-- Start --
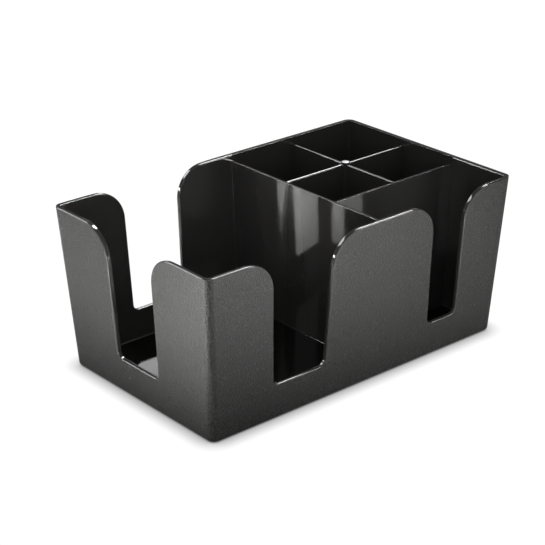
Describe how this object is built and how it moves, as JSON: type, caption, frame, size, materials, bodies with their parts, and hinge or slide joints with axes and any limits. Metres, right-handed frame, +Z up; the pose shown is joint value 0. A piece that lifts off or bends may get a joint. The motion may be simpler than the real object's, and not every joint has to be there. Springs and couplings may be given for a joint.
{
  "type": "table organizer",
  "caption": "Open counter caddy with a napkin bay, a long straw bay and a block of small square cells behind drafted walls, with finger cut-outs down to low sills.",
  "frame": {"origin": "on the surface that the feet stand on, under the middle of the tray", "axes": "+Z up; +X along the tray from the napkin bay to the cells; -Y is the long side with two cut-outs, so +Y is its plainer back"},
  "size_m": [0.24, 0.147, 0.105],
  "materials": {
    "shell": "fine spark-eroded grain outside, polished inside",
    "dividers": "polished",
    "feet": "matte"
  },
  "bodies": {
    "root": {"tray_shell": "shell", "main_divider": "dividers", "straw_divider": "dividers", "grid_panel_left": "dividers", "grid_panel_right": "dividers", "grid_panel_front": "dividers", "grid_panel_back": "dividers", "centre_post": "dividers", "foot_front_left": "feet", "foot_front_right": "feet", "foot_back_left": "feet", "foot_back_right": "feet"}
  },
  "joints": []
}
-- End --
• _SHORT EXERCISE_: Restate the whole listing exactly, leaving out nothing.

• _EXERCISE RESULT_:
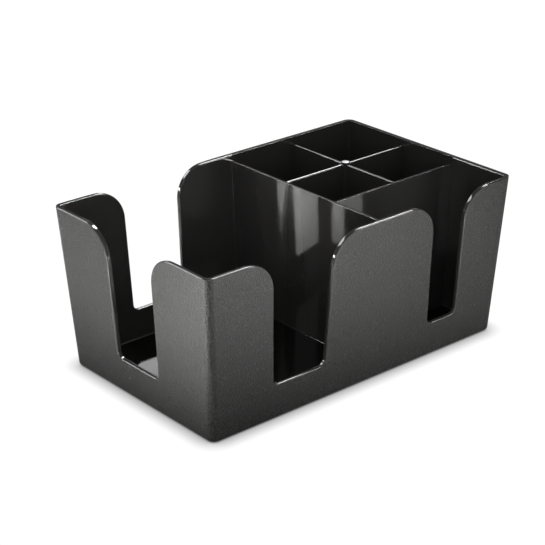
Describe how this object is built and how it moves, as JSON: type, caption, frame, size, materials, bodies with their parts, and hinge or slide joints with axes and any limits. Metres, right-handed frame, +Z up; the pose shown is joint value 0. A piece that lifts off or bends may get a joint. The motion may be simpler than the real object's, and not every joint has to be there. Springs and couplings may be given for a joint.
{
  "type": "table organizer",
  "caption": "Open counter caddy with a napkin bay, a long straw bay and a block of small square cells behind drafted walls, with finger cut-outs down to low sills.",
  "frame": {"origin": "on the surface that the feet stand on, under the middle of the tray", "axes": "+Z up; +X along the tray from the napkin bay to the cells; -Y is the long side with two cut-outs, so +Y is its plainer back"},
  "size_m": [0.24, 0.147, 0.105],
  "materials": {
    "shell": "fine spark-eroded grain outside, polished inside",
    "dividers": "polished",
    "feet": "matte"
  },
  "bodies": {
    "root": {"tray_shell": "shell", "main_divider": "dividers", "straw_divider": "dividers", "grid_panel_left": "dividers", "grid_panel_right": "dividers", "grid_panel_front": "dividers", "grid_panel_back": "dividers", "centre_post": "dividers", "foot_front_left": "feet", "foot_front_right": "feet", "foot_back_left": "feet", "foot_back_right": "feet"}
  },
  "joints": []
}